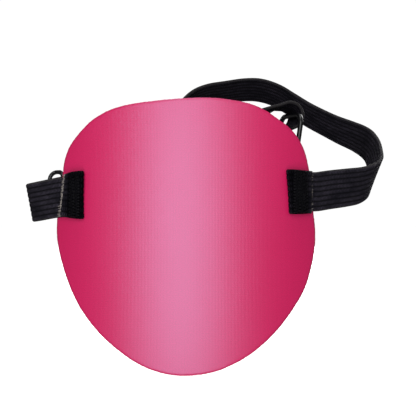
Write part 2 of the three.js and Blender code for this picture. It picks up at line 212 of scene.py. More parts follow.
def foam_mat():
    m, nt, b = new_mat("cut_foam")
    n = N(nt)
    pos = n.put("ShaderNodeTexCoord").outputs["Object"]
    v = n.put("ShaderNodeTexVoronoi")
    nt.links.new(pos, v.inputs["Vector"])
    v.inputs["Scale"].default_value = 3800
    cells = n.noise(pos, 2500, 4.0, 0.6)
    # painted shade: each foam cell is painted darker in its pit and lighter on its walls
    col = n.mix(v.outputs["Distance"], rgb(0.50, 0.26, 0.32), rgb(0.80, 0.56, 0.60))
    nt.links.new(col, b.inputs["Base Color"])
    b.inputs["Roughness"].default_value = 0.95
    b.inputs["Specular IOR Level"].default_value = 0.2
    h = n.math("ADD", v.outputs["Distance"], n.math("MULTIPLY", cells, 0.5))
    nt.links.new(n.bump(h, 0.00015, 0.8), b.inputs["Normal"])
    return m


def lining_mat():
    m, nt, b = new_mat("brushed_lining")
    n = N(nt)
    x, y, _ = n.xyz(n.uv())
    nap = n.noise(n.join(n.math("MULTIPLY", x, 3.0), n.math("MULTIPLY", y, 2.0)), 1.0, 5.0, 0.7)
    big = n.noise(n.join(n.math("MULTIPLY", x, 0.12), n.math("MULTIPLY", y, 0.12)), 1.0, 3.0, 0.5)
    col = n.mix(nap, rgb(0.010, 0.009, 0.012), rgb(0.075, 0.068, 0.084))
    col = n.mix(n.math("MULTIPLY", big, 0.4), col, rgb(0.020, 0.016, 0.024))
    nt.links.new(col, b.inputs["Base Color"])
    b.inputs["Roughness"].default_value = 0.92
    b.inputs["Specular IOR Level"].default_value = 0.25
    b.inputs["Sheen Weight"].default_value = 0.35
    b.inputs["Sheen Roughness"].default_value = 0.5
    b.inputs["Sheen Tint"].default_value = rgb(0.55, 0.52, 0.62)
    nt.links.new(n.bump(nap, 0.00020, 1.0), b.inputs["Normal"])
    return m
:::
> Exercise objective
Reproduce the full listing exactly.

> Task solution
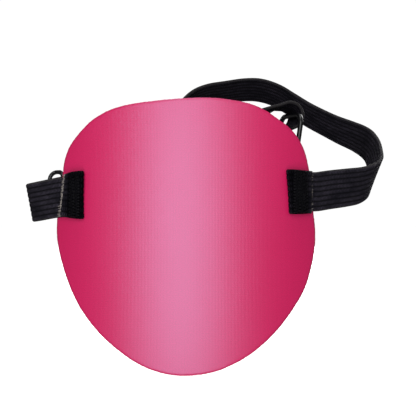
Write part 2 of the three.js and Blender code for this picture. It picks up at line 212 of scene.py. More parts follow.
def foam_mat():
    m, nt, b = new_mat("cut_foam")
    n = N(nt)
    pos = n.put("ShaderNodeTexCoord").outputs["Object"]
    v = n.put("ShaderNodeTexVoronoi")
    nt.links.new(pos, v.inputs["Vector"])
    v.inputs["Scale"].default_value = 3800
    cells = n.noise(pos, 2500, 4.0, 0.6)
    # painted shade: each foam cell is painted darker in its pit and lighter on its walls
    col = n.mix(v.outputs["Distance"], rgb(0.50, 0.26, 0.32), rgb(0.80, 0.56, 0.60))
    nt.links.new(col, b.inputs["Base Color"])
    b.inputs["Roughness"].default_value = 0.95
    b.inputs["Specular IOR Level"].default_value = 0.2
    h = n.math("ADD", v.outputs["Distance"], n.math("MULTIPLY", cells, 0.5))
    nt.links.new(n.bump(h, 0.00015, 0.8), b.inputs["Normal"])
    return m


def lining_mat():
    m, nt, b = new_mat("brushed_lining")
    n = N(nt)
    x, y, _ = n.xyz(n.uv())
    nap = n.noise(n.join(n.math("MULTIPLY", x, 3.0), n.math("MULTIPLY", y, 2.0)), 1.0, 5.0, 0.7)
    big = n.noise(n.join(n.math("MULTIPLY", x, 0.12), n.math("MULTIPLY", y, 0.12)), 1.0, 3.0, 0.5)
    col = n.mix(nap, rgb(0.010, 0.009, 0.012), rgb(0.075, 0.068, 0.084))
    col = n.mix(n.math("MULTIPLY", big, 0.4), col, rgb(0.020, 0.016, 0.024))
    nt.links.new(col, b.inputs["Base Color"])
    b.inputs["Roughness"].default_value = 0.92
    b.inputs["Specular IOR Level"].default_value = 0.25
    b.inputs["Sheen Weight"].default_value = 0.35
    b.inputs["Sheen Roughness"].default_value = 0.5
    b.inputs["Sheen Tint"].default_value = rgb(0.55, 0.52, 0.62)
    nt.links.new(n.bump(nap, 0.00020, 1.0), b.inputs["Normal"])
    return m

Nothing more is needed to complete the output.